There’s a lot of uncertainty in Washington right now. The surest way to cover for that uncertainty is to control the line of scrimmage. But the days of Joe Gibbs’ Hogs are long gone, and it’s easy to see this season turning ugly in the nation’s capital.

COLLEGE FOOTBALL IS BACK

With the lockouts going on in the NFL and NBA, the fact college football had a crazy offseason of its own could go overlooked. Well, overlooked outside of Columbus, OH anyway. We’ve seen the Ohio State program shaken to its very core, North Carolina depose its head coach and an ongoing investigation at Oregon that could dismantle what’s been one of the nation’s great stories—a championship-caliber team built without a huge tradition, or a boatload of high school talent right at its doorstep. And in the midst of these shenanigans going on in the power conferences, Boise State got slapped on the wrist for a comparatively mild offense. Just as was the case in the NFL, it’s nice to finally have actual football to talk about again.

It’s going to be a big transitional year for college football. The newly expanded Big Ten, along with the newly expanded and re-named Pac-12 will join the parade of teams playing conference championship games on the first Saturday of December, a day that has now become the focal point of this sport, in a way New Year’s Day used to be.  The Big 12 takes a temporary step back, with only 10 teams and no title game, along with an internal war going on over the potential power of Texas’ own TV network.
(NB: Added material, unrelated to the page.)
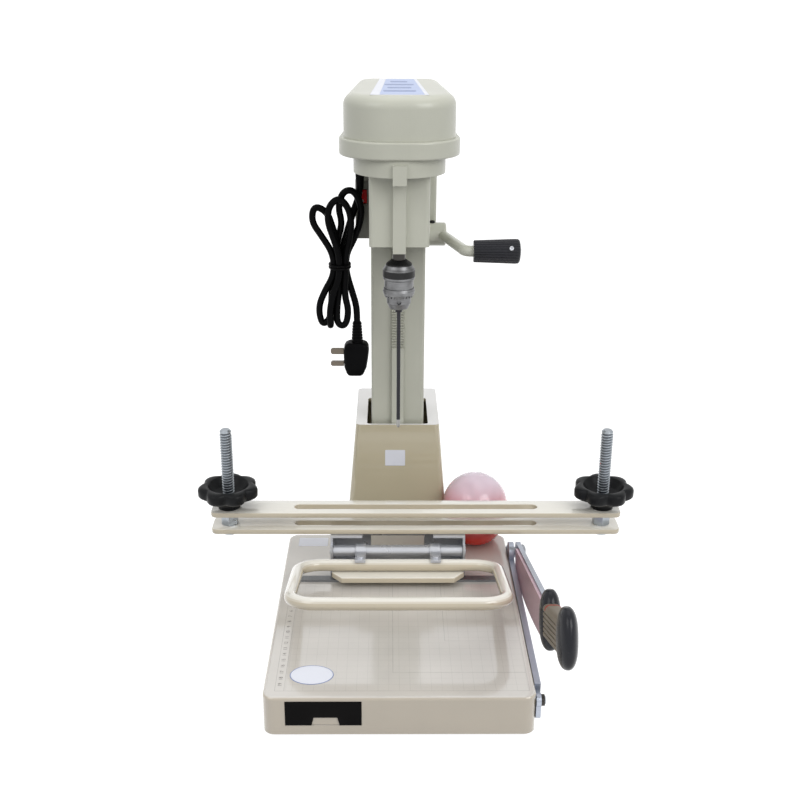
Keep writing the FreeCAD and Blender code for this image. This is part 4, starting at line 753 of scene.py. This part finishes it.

They’ll settle their disagreements, add two teams and have a championship game again or be raided again and go into extinction.

But that’s the future. Starting tomorrow it’s time to look at college football’s present. The Notebook will focus on different storylines within each conference as we build toward final preseason predictions and major bowl projections done in time for the September 1 opener.